## SET EXERCISE
Copy exactly the lines from the one containing "obj.parent = empty" through the one containing "obj.data.transform(world)", both included, and nothing else.

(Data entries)
++++++++++

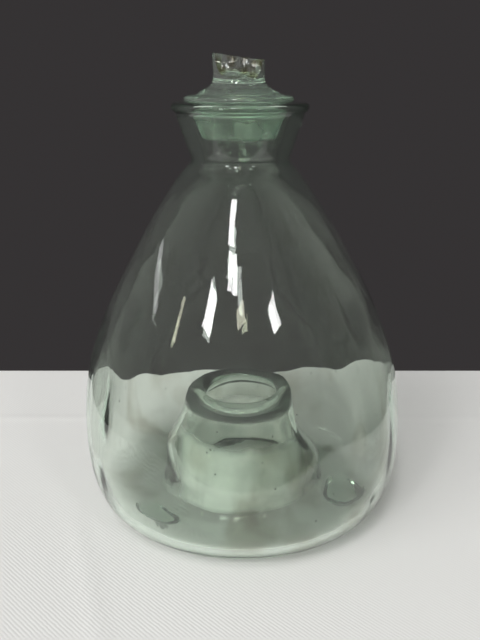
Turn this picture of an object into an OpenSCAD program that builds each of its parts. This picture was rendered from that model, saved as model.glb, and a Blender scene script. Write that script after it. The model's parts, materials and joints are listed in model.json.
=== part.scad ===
// Blown glass wasp trap: a bell jar with a pushed-up entrance funnel, three applied feet and a loose stopper.
// Z is up. The feet stand on z = 0 and the jar's axis is the Z axis. The front is towards -Y.

/* [Jar] */
// Outer radius of the belly at its widest
belly_r = 89.9; // [86:0.1:94]
// Height of the widest ring above the table
belly_z = 47; // [42:1:52]
// Outer radius of the neck at its narrowest
neck_r = 25.4; // [24.5:0.1:27]
// Height of the neck's narrowest ring
neck_z = 198; // [196:0.5:200]
// Height of the lip's flat top
lip_z = 226.4; // [225:0.1:230]
// Radius at the middle of the rounded lip bead
lip_r = 33.2; // [32.5:0.1:35]
// Radius of the lip bead's own round section
bead_r = 2.35; // [2:0.05:2.6]

/* [Glass] */
// Wall thickness of the belly
belly_wall = 3.6; // [3:0.1:4.5]
// Wall thickness of the base and the heel
base_wall = 5; // [4.5:0.1:6]
// Wall thickness of the neck
neck_wall = 7.4; // [6.5:0.1:8]
// Wall thickness of the collar where it meets the lip
collar_wall = 8.2; // [7.8:0.1:8.4]
// Wall thickness of the entrance funnel
funnel_wall = 4; // [3.5:0.1:4.5]

/* [Funnel] */
// Height of the rolled rim's top
rim_z = 68.4; // [64:0.1:74]
// Radius of the opening inside the rolled rim
opening_r = 20.5; // [18:0.5:22]
// Inner radius of the passage near the base
passage_r = 43.3; // [40:0.1:46]

/* [Feet] */
// Height of the feet, which is the gap under the base
foot_h = 5.2; // [4.6:0.1:6.5]
// Half of a foot's width across its ends
foot_half_w = 9.8; // [8:0.1:11]
// Distance from the axis to the middle of a foot
foot_ring_r = 61; // [60:0.5:62]
// Angle that the middle of a foot runs round the base
foot_sweep = 14; // [8:1:20]
// Direction of the front left foot
front_left_angle = 217.7; // [212:0.1:224]
// Direction of the right foot
right_angle = 347.2; // [340:0.1:354]
// Direction of the back foot
back_angle = 101.5; // [95:0.1:108]

/* [Stopper] */
// Radius of the plug where it meets the cap
plug_top_r = 25; // [23:0.1:25.2]
// Radius of the plug near its lower end
plug_low_r = 20; // [18:0.1:20.4]
// Length of the plug below the cap
plug_h = 17; // [14:0.1:18]
// Radius of the cap
cap_r = 28.2; // [27.8:0.1:30]
// Height of the cap up to the foot of the knob
cap_h = 11.8; // [10.8:0.1:13]
// Radius of the knob
knob_r = 13.3; // [12:0.1:14]
// Height of what is left of the knob
knob_h = 11.8; // [10:0.1:16]
// Slope of the broken top, highest on the left
break_angle = 7.3; // [4:0.1:10]

/* [Hidden] */
$fn = 96;
glass = [0.66, 0.80, 0.74, 0.55];
thick_glass = [0.45, 0.66, 0.58, 0.7];

// A cubic curve through p[0] and p[3], sampled at equal steps, without its last point.
function curve(p, steps) = [for (i = [0 : steps - 1])
    let (t = i / steps, s = 1 - t)
    p[0] * s * s * s + p[1] * 3 * s * s * t + p[2] * 3 * s * t * t + p[3] * t * t * t];

// Values going evenly from a towards b, without b.
function ramp(a, b, steps) = [for (i = [0 : steps - 1]) a + (b - a) * i / steps];

function reversed(list) = [for (i = [len(list) - 1 : -1 : 0]) list[i]];

function slice(list, first, last) = [for (i = [first : last]) list[i]];

// The unit normal on the left of a path at its point i, which is the side that the glass is on.
function left_normal(path, i) =
    let (a = path[max(i - 1, 0)], b = path[min(i + 1, len(path) - 1)], d = (b - a) / norm(b - a))
    [-d[1], d[0]];

bead_middle = [lip_r, lip_z - bead_r];
bead_start_angle = -78;
collar_top = bead_middle + bead_r * [cos(bead_start_angle), sin(bead_start_angle)];

// Joins of the outer skin, as [radius, height], from the funnel's rim down, out and up to the lip.
wall_top = [opening_r + 8.7, rim_z - 10.9];
passage_low = [passage_r, 20];
floor_in = [56, foot_h];
floor_out = [72, foot_h];
belly_side = [belly_r, belly_z];
shoulder_low = [53.3, 157.2];
neck_low = [neck_r + 1.2, neck_z - 2.2];
collar_low = [neck_r + 1.5, neck_z + 3.7];

// Number of straight steps that each stretch of the outer skin is sampled in.
passage_steps = 12;
root_steps = 8;
floor_steps = 2;
heel_steps = 12;
belly_steps = 14;
shoulder_steps = 10;
waist_steps = 6;

// The last point of each stretch in the outer skin's list.
root_end = passage_steps + root_steps;
floor_end = root_end + floor_steps;
heel_end = floor_end + heel_steps;
belly_middle = heel_end + belly_steps / 2;
belly_end = heel_end + belly_steps;
shoulder_end = belly_end + shoulder_steps;
collar_end = shoulder_end + waist_steps + 1;

outer_skin = concat(
    curve([wall_top, [32, rim_z - 27.4], [passage_r, 33], passage_low], passage_steps),
    curve([passage_low, [passage_r, 9.5], [passage_r + 4, foot_h], floor_in], root_steps),
    ramp(floor_in, floor_out, floor_steps),
    curve([floor_out, [84, foot_h], [belly_r, 22], belly_side], heel_steps),
    curve([belly_side, [belly_r, 89], [79.1, 112.2], shoulder_low], belly_steps),
    curve([shoulder_low, [40, 180.4], [31.7, neck_z - 7.5], neck_low], shoulder_steps),
    curve([neck_low, [neck_r - 0.6, neck_z - 0.7], [neck_r - 0.2, neck_z + 0.2], collar_low], waist_steps),
    [collar_low, collar_top]
);

glass_thickness = concat(
    ramp(funnel_wall, funnel_wall, passage_steps),
    ramp(funnel_wall, base_wall, root_steps),
    ramp(base_wall, base_wall, floor_steps),
    ramp(base_wall, belly_wall, heel_steps),
    ramp(belly_wall, belly_wall, belly_steps),
    ramp(belly_wall, neck_wall, shoulder_steps),
    ramp(neck_wall, neck_wall, waist_steps),
    [neck_wall, collar_wall]
);

inner_skin = [for (i = [0 : len(outer_skin) - 1])
    outer_skin[i] + left_normal(outer_skin, i) * glass_thickness[i]];

// The ring of glass between two points of the skin.
module blown_wall(first, last) {
    rotate_extrude()
        polygon(concat(slice(outer_skin, first, last), reversed(slice(inner_skin, first, last))));
}

module heel_wall() {
    color(glass) blown_wall(floor_end, heel_end);
}

module belly_wall() {
    color(glass) blown_wall(heel_end, belly_middle);
}

module shoulder_wall() {
    color(glass) blown_wall(belly_middle, belly_end);
}

module neck_slope() {
    color(glass) blown_wall(belly_end, shoulder_end);
}

module neck_collar() {
    color(thick_glass) blown_wall(shoulder_end, collar_end);
}

module lip_ring() {
    mouth_low = inner_skin[collar_end];
    bead = [for (a = [bead_start_angle : 14 : 90]) bead_middle + bead_r * [cos(a), sin(a)]];
    color(thick_glass)
    rotate_extrude()
        polygon(concat(bead, [[mouth_low[0] + 0.4, lip_z], [mouth_low[0] + 0.1, lip_z - 0.5], mouth_low]));
}

module trough_floor() {
    color(glass) blown_wall(passage_steps, floor_end);
}

module entrance_funnel() {
    color(glass) blown_wall(0, passage_steps);
}

// The rim's section: up the trough side, over the top, round the opening and back under to the wall.
module funnel_rim() {
    wall_in = outer_skin[0];
    wall_out = inner_skin[0];
    middle_r = opening_r + 5.8;
    opening = [opening_r, rim_z - 4.5];
    top = [middle_r, rim_z];
    under = [opening_r + 4.7, rim_z - 9];
    color(thick_glass)
    rotate_extrude()
        polygon(concat(
            curve([wall_out, wall_out + [-1.2, 6], [middle_r + 4.2, rim_z], top], 8),
            curve([top, [middle_r - 3.7, rim_z], [opening_r, rim_z - 1.8], opening], 8),
            curve([opening, [opening_r, rim_z - 7.4], [opening_r + 2, rim_z - 9], under], 6),
            curve([under, under + [2.4, 0], wall_in + [-0.2, 1.2], wall_in], 4),
            [wall_in]
        ));
}

// Half of a foot's section, from its middle to its edge: flat on the table, rounded at the edge.
foot_section = concat(
    [[0, 0]],
    curve([[foot_half_w - 3.4, 0], [foot_half_w - 1, 0], [foot_half_w, 2], [foot_half_w, foot_h]], 6),
    [[foot_half_w, foot_h], [0, foot_h]]
);

// A pad that follows the base: the smooth skin round two round pads.
module foot(direction) {
    rotate([0, 0, direction - foot_sweep / 2])
    hull()
        for (turn = [0, foot_sweep])
            rotate([0, 0, turn])
            translate([foot_ring_r, 0, 0])
            rotate_extrude($fn = 32) polygon(foot_section);
}

module foot_front_left() {
    color(thick_glass) foot(front_left_angle);
}

module foot_right() {
    color(thick_glass) foot(right_angle);
}

module foot_back() {
    color(thick_glass) foot(back_angle);
}

module stopper_plug() {
    low_z = lip_z - plug_h;
    color(thick_glass)
    rotate_extrude()
        polygon(concat(
            [[0, low_z]],
            curve([[plug_low_r - 3, low_z], [plug_low_r - 1, low_z],
                [plug_low_r - 0.4, low_z + 0.8], [plug_low_r, low_z + 2.4]], 6),
            [[plug_low_r, low_z + 2.4], [plug_top_r, lip_z], [0, lip_z]]
        ));
}

// The cap rests on the lip with its flat underside. Its top domes up and sweeps into the knob.
module stopper_cap() {
    edge_low = [cap_r - 1, lip_z];
    edge_high = [cap_r - 1.3, lip_z + 3.1];
    dome_end = [knob_r + 2.5, lip_z + 6.9];
    knob_foot = [knob_r, lip_z + cap_h];
    color(thick_glass)
    rotate_extrude()
        polygon(concat(
            [[0, lip_z]],
            curve([edge_low, [cap_r + 0.35, lip_z], [cap_r + 0.35, lip_z + 2.7], edge_high], 8),
            curve([edge_high, [cap_r - 5, lip_z + 4.2], [dome_end[0] + 3, dome_end[1] - 1], dome_end], 5),
            curve([dome_end, dome_end + [-1.4, 0.9], [knob_r, dome_end[1] + 2.4], knob_foot], 5),
            [knob_foot, [0, knob_foot[1]]]
        ));
}

// A short round stub whose top broke off, with a shell-shaped scoop out of its front.
module stopper_knob() {
    low_z = lip_z + cap_h;
    scoop_r = 15;
    color(thick_glass)
    difference() {
        translate([0, 0, low_z]) cylinder(r = knob_r, h = knob_h);
        translate([-knob_r, 0, low_z + knob_h])
            rotate([0, break_angle, 0])
            translate([0, -2 * knob_r, 0]) cube([3 * knob_r, 4 * knob_r, knob_h]);
        translate([2, -knob_r - 7.5, low_z + knob_h + 1.7]) sphere(r = scoop_r);
    }
}

heel_wall();
belly_wall();
shoulder_wall();
neck_slope();
neck_collar();
lip_ring();
trough_floor();
entrance_funnel();
funnel_rim();
foot_front_left();
foot_right();
foot_back();
stopper_plug();
stopper_cap();
stopper_knob();
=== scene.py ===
"""A hand-blown glass wasp trap on a cloth: a jar with its funnel and feet, and a broken stopper."""

import json
import math
import random

import bmesh
import bpy
from mathutils import Matrix, Quaternion, Vector, noise
from mathutils.geometry import interpolate_bezier


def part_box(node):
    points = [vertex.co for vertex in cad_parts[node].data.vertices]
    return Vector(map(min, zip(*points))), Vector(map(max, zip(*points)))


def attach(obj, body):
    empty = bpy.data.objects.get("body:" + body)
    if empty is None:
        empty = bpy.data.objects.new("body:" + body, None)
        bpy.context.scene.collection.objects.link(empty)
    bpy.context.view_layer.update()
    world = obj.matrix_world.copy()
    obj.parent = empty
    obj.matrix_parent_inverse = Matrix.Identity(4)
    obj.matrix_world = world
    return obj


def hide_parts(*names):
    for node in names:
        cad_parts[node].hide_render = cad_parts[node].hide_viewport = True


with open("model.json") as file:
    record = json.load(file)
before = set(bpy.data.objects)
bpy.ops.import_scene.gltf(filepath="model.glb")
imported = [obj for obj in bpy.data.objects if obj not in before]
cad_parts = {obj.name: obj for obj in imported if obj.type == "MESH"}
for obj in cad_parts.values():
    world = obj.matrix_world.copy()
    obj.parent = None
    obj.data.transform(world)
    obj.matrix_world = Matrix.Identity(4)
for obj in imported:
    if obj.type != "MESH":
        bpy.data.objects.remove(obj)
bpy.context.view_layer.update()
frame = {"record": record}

bl_info = {
    "name": "Blown Glass Wasp Trap",
    "version": (1, 0, 0),
    "blender": (4, 5, 0),
    "location": "View3D > Sidebar > Wasp Trap",
    "description": "Builds a hand-blown glass wasp trap with its stopper, on a cloth under soft light",
    "category": "Add Mesh",
}

MM = 0.001
FULL_TURN = 2 * math.pi
UP = Vector((0, 0, 1))
BODIES = frame["record"]["behaviour"]["bodies"]

LEAN_PIVOT = 85 * MM
LUMP_RADIUS = 80
FUNNEL_RIM_DEPTH = 10 * MM
SHEET_GAP = 0.12 * MM
FRONT_LEFT = Vector((-0.62, -0.78, 0.16)).normalized()
DARK_SIDE = 0.6
LAMP_DISTANCE = 2.4
LAMP_AIM = Vector((0, 0, 120 * MM))


def high(node):
    """The highest corner of a CAD node's box."""
    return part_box(node)[1]


def low(node):
    """The lowest corner of a CAD node's box."""
    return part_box(node)[0]


def length(name, description, default):
    """A property that holds a size in metres."""
    return bpy.props.FloatProperty(name=name, description=description, default=default, unit="LENGTH",
                                   precision=5)


def colour(name, description, default):
    """A property that holds a colour."""
    return bpy.props.FloatVectorProperty(name=name, description=description, default=default, size=3,
                                         subtype="COLOR", min=0, max=1)


def angle(name, description, degrees):
    """A property that holds an angle."""
    return bpy.props.FloatProperty(name=name, description=description, default=math.radians(degrees),
                                   subtype="ANGLE")


def factor(name, description, default):
    """A property that holds a share from 0 to 1."""
    return bpy.props.FloatProperty(name=name, description=description, default=default, subtype="FACTOR",
                                   min=0, max=1)


def strength(name, description, default):
    """A property that holds a plain amount from 0 up."""
    return bpy.props.FloatProperty(name=name, description=description, default=default, min=0)


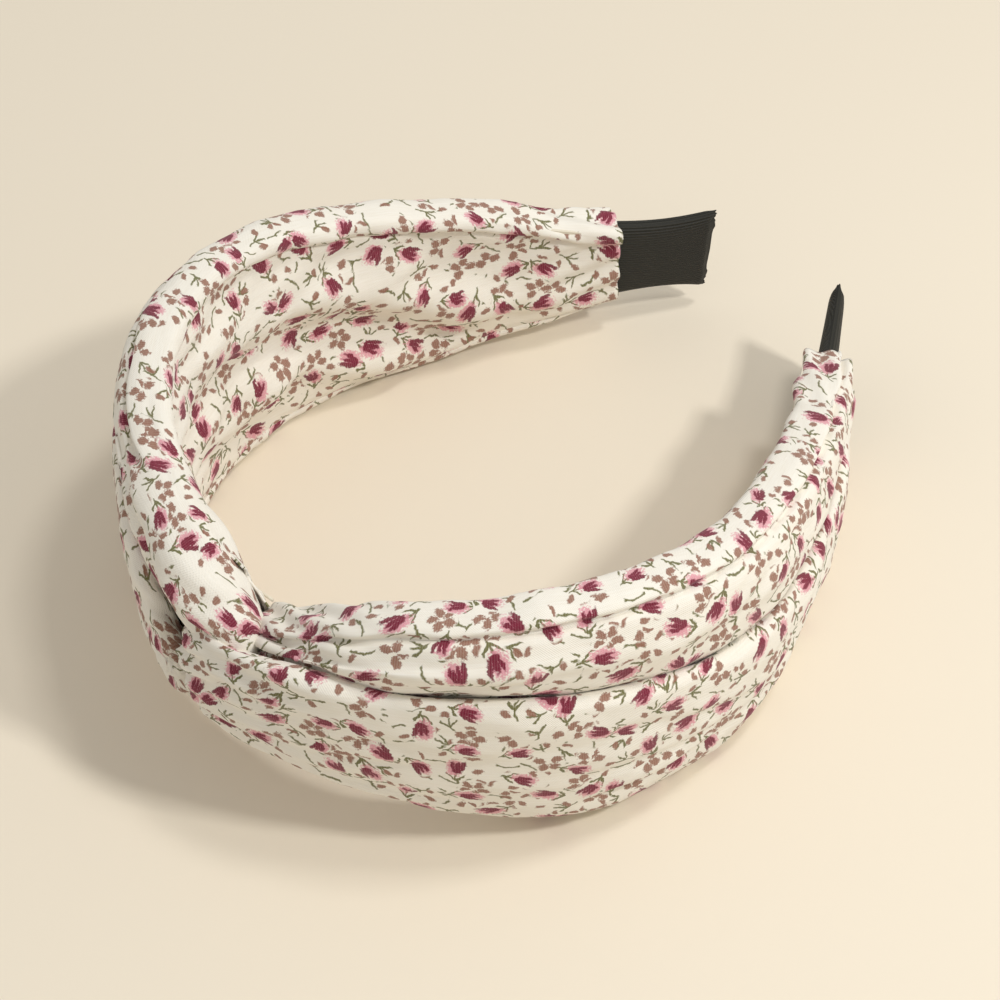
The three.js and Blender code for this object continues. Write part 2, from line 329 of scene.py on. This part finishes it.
ribbon_tuck, ribbon_past_tip = 6 * mm, 1.5 * mm
ribbon_thickness = 0.22 * mm
ribbon_start, ribbon_end = cover_end - ribbon_tuck, hoop_half_length + ribbon_past_tip
ribbon_rows = np.linspace(ribbon_start, ribbon_end, 60)
around = np.linspace(0, 2 * math.pi, 72, endpoint=False)
for side, turn in (("left", -1), ("right", 1)):
    share = (ribbon_rows - ribbon_start)[:, None] / (ribbon_end - ribbon_start)
    round_x = np.sign(np.cos(around)) * np.abs(np.cos(around)) ** 0.35
    round_y = np.sign(np.sin(around)) * np.abs(np.sin(around)) ** 0.8
    width = (9.6 - 0.9 * np.sin(math.pi * np.clip(share * 1.25 - 0.25, 0, 1)) + 0.4 * share**6) * mm
    depth = (2.1 - 0.7 * share) * mm
    past_hoop = (ribbon_rows[:, None] - hoop_half_length) / mm
    depth = depth * np.clip(1 - 0.62 * past_hoop, 0.2, 1)
    out = depth * round_y[None]
    height = hoop_height(ribbon_rows)[:, None] + width * round_x[None]
    ragged = 0.5 * np.clip(share * 4 - 3, 0, 1) ** 2 * mm
    point = round_x[None] * 1.5 + 0.35 * np.sin(9 * around)[None] + 0.25 * np.sin(23 * around)[None]
    along = ribbon_rows[:, None] + ragged * point
    points = place(turn * along, out, height)
    if turn < 0:
        points = points[:, ::-1]
    around_length = lengths_along(points, 1)
    pattern = np.stack([along + 0 * out, around_length], axis=-1)
    ribbon = grid_mesh(f"{side}_ribbon_pocket", points, pattern, closed=True)
    apply_modifier(ribbon, "SOLIDIFY", thickness=ribbon_thickness, offset=-1)
    ribbon.data.materials.append(ribbon_weave)
    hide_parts(f"{side}_end_ribbon")
    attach(ribbon, f"{side}_arm")

# ---- Lining -------------------------------------------------------------------------------------
# A strip of the same printed cotton lies against the inside of the hoop. It was cut wider than the
# hoop, so it falls in long soft folds, and it is drawn together at the knot and at each ribbon.

cotton, shader, start = finish_of("printed_cotton", 0.88)
cloth = start.node("ShaderNodeUVMap", {"uv_map": "cloth"})


def vector_math(operation, *values):
    """One vector sum on wires or fixed vectors."""
    return cloth.node("ShaderNodeVectorMath", {"operation": operation}, dict(enumerate(values)))


def parts_of(vector):
    """The first two numbers of a vector."""
    split = vector.node("ShaderNodeSeparateXYZ", sockets={0: vector})
    return split, Wire(split.socket.node.outputs[1])


millimetres = vector_math("SCALE", cloth)
millimetres.socket.node.inputs["Scale"].default_value = 1000.0
wander = cloth.node("ShaderNodeTexNoise", sockets={"Vector": millimetres, "Scale": 0.9}, output=1)
wandered = vector_math("SUBTRACT", wander, (0.5, 0.5, 0.5))
wandered = vector_math("MULTIPLY", wandered, (1.1, 1.1, 0.0))
drawn = vector_math("ADD", millimetres, wandered)


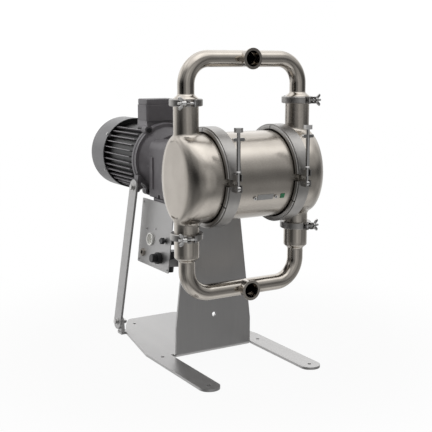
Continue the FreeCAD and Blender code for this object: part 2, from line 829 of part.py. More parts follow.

++++++++++

## ANSWER BELOW
    obj.parent = empty
    obj.matrix_parent_inverse = Matrix.Identity(4)
    obj.matrix_world = world
    return obj


def hide_parts(*names):
    for node in names:
        cad_parts[node].hide_render = cad_parts[node].hide_viewport = True


with open("model.json") as file:
    record = json.load(file)
before = set(bpy.data.objects)
bpy.ops.import_scene.gltf(filepath="model.glb")
imported = [obj for obj in bpy.data.objects if obj not in before]
cad_parts = {obj.name: obj for obj in imported if obj.type == "MESH"}
for obj in cad_parts.values():
    world = obj.matrix_world.copy()
    obj.parent = None
    obj.data.transform(world)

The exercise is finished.